Clarification of the concept of a restriction of competition by object
A practice can be classified as a restriction of competition by object only if the conduct in question reveals “a sufficient degree of harm to competition” and, accordingly, can be regarded as being by its very nature harmful to the proper functioning of competition. Advocate General Rantos endorses and clarifies the two-step analysis for a by-object classification, which was initially proposed by Advocate General Bobek in the Budapest Bank case.

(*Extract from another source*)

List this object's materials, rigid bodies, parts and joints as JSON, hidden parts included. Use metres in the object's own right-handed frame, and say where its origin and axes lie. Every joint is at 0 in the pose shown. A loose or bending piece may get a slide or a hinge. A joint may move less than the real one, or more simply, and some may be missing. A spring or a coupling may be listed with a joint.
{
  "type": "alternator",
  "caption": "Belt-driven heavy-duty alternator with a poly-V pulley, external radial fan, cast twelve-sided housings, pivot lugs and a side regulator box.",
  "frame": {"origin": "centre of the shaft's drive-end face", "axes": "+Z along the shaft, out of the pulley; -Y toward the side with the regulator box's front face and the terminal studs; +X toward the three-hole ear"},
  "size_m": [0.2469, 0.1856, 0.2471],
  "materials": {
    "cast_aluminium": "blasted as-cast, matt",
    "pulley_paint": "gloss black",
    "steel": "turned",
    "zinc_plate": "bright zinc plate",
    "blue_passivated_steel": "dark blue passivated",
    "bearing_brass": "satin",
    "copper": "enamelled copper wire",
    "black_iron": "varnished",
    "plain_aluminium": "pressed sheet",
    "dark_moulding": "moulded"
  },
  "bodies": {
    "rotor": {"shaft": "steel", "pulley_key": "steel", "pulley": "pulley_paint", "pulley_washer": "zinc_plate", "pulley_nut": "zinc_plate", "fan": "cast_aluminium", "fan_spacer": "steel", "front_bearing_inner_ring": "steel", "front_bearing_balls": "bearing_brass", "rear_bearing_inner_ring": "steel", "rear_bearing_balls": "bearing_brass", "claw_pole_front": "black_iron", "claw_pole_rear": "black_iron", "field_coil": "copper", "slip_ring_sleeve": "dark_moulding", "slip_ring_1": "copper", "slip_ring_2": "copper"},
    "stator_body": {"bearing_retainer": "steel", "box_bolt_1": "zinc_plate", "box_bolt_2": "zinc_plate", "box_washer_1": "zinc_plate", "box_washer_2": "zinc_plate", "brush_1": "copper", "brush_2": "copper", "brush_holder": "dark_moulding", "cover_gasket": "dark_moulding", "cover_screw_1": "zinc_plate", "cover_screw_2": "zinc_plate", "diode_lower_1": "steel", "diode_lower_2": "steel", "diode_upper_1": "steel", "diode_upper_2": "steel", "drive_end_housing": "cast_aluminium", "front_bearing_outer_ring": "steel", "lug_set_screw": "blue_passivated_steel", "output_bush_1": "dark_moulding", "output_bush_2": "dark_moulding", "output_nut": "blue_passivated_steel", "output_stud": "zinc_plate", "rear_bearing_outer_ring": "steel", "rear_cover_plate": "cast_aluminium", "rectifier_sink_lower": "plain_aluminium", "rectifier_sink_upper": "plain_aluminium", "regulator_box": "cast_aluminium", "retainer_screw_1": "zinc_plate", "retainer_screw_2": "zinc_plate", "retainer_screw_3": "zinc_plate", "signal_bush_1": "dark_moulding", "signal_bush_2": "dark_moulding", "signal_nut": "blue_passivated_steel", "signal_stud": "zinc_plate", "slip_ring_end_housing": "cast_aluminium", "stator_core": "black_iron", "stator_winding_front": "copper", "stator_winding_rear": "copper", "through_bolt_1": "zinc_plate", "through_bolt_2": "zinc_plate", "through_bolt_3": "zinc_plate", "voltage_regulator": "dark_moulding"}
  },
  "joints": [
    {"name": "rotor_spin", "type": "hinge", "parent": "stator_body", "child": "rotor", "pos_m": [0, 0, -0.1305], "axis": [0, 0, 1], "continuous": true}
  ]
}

As a first step, competition authorities must determine whether a practice, given its content and objectives, falls within a category which is detrimental to competition in light of a “reliable and robust wealth of experience” or, failing that, is clearly detrimental to competition. While the existence of “reliable and robust experience” regarding the harmful nature of an anticompetitive practice increases the likelihood that the same or similar practices would also be found to restrict competition by object, it is not a “precondition.” According to Advocate General Rantos, the absence of precedents does not prevent competition authorities from finding a restriction by object where: (i) the anticompetitive nature of a conduct is “obvious”; or (ii) the practice has “no credible explanation other than to restrict competition on the market.”

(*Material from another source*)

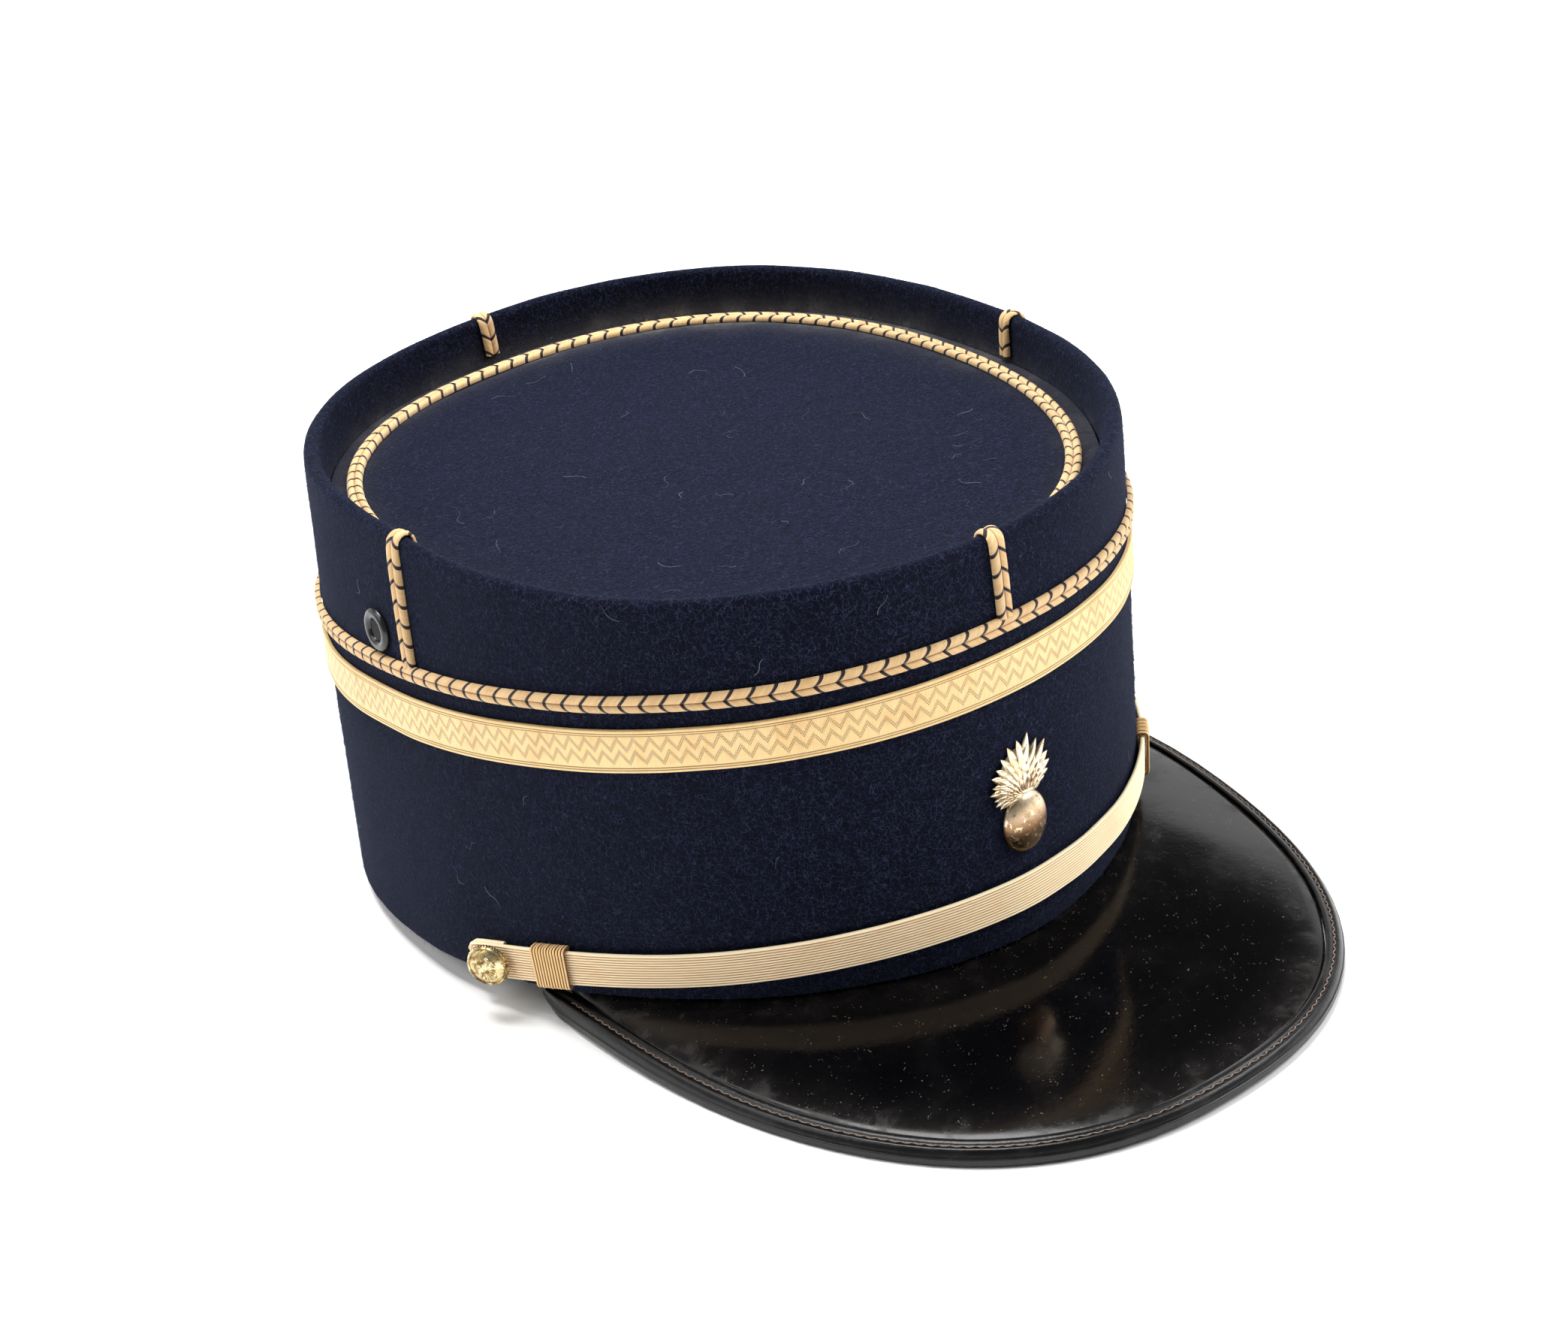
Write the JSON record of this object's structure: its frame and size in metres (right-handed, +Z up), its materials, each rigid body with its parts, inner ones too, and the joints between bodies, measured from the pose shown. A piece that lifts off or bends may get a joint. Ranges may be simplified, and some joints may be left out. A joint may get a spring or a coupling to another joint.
{
  "type": "kepi cap",
  "caption": "Stiff round felt cap with a sunken flat top, gold braid and lace, chin strap with slides and buttons, front badge and glossy leather peak.",
  "frame": {"origin": "on the surface that the cap stands on, below the middle of the head opening", "axes": "+Z up, the peak points along -Y, the wearer's right is -X"},
  "size_m": [0.1822, 0.255, 0.1055],
  "materials": {
    "felt": "dark navy wool felt with a short nap and a little lint",
    "braid": "two-ribbed pale gold braid with dark purple chevron threads",
    "lace": "flat woven pale gold lace with a dotted zigzag between edge lines",
    "strap": "pale gold strap of fine lengthwise cords",
    "gilt": "worn gilt metal with brown tarnish in the hollows",
    "black_paint": "satin black paint",
    "patent_leather": "glossy black patent leather with dust and dull scuffs",
    "edging_leather": "half-gloss black leather edging with brown stitching in its groove"
  },
  "bodies": {
    "root": {"crown_wall": "felt", "crown_top": "felt", "crown_braid": "braid", "top_braid": "braid", "front_braid": "braid", "left_braid": "braid", "back_braid": "braid", "right_braid": "braid", "rank_lace": "lace", "chin_strap": "strap", "strap_slide_right": "strap", "strap_slide_left": "strap", "strap_button_right": "gilt", "strap_button_left": "gilt", "badge": "gilt", "vent_eyelet_right": "black_paint", "vent_eyelet_left": "black_paint", "peak": "patent_leather", "peak_edging": "edging_leather"}
  },
  "joints": []
}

As a second step, the authority must carry out a “basic reality check” to verify whether specific circumstances of the legal and economic context of the practice “may cast doubt on [its] harmful nature.” The purpose of this second step is to avoid false positives: where the anticompetitive object is “easy to perceive,” the analysis of the economic and legal context in which a practice occurs must be limited to what is “strictly necessary to confirm or cast doubt on [its] harmful nature.” Here procompetitive effects could move the needle only if they are: (i) demonstrated; (ii) relevant; and (iii) sufficiently significant to justify a reasonable doubt as to whether the practice caused a sufficient degree of harm to competition. Indeed, competition authorities must switch to an effects analysis only if it is “impossible to establish that the practice is capable of restricting competition” under the two-step object analysis.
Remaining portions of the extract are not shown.